The worst enemy of the enthusiasm inspired by
the possibility of intervening on, interrogating, interfering with, modifying,
amending, taking back and affecting hegemonic narration is the tendency to
endlessness. Each footnote serves to both clarify and to obscure in a new way,
one that rather than providing a new consciousness of the issue at hand or of
contributing to an understanding of the relationship between contemporary art
and time, between production and the inextricable complexity of the contexts in
which it appears, places us before endless windows through which we peer
–always under the promise of completing history.
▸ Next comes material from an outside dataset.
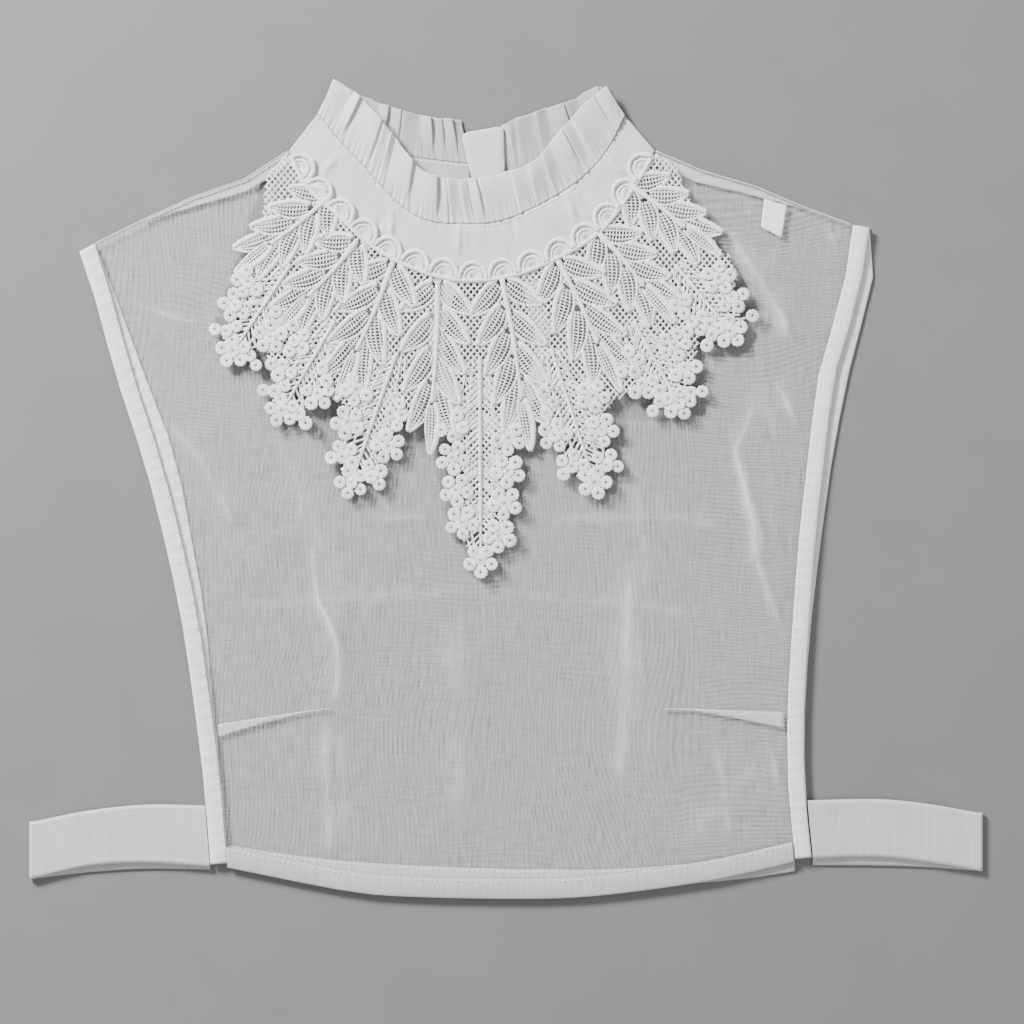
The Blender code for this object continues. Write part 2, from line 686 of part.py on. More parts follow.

We can assume the risk that
disconcertion brings. What is harder, though, is to face the fact that there
are those who attempt to replace this strain of research not by adopting
another logic but by emulating this effort and reducing it to a mere gesture
that credibly illustrates the choreography of this explosion of histories
within history.
IV.
How to find a way out of this melodic way of understanding history
without losing sight of rigor or responsibility? The “null,” that which seems
to have strayed from meaning –idiocy, nonsense– merits our attention as never
before. In these forms of absentmindedness lies a new imagination of the
private, a way of resisting the power of empathy in all its strains, whether
real or virtual. Mistrust of a thoroughly defined present allows a part of
artistic intelligence to elude the desire for art and institutions to be able
to respond eloquently to their times. In other words, it allows an escape from
responsibility understood as the imposed need to answer for, to clarify and not
to expose ourselves to the exuberance and lightness of thought.3
And so is their work constructed, as a dream-like evasion that has
as a goal to -in return- penetrate real life, to unmask it, to surprise our
present with the dream of its own future.
1. E. Morin, Le Cinéma ou l’homme imaginaire. Essai
d’anthropologie sociologique, Paris, Minuit, 1956 (ed. 1977), pp. ix and 208.
2. Serres, Michael, Atlas. Paris: Editions Julliard, 1994,
pag. 83
3. Nietzsche said that those who defended the notion that thinking
was an arduous task should be attacked.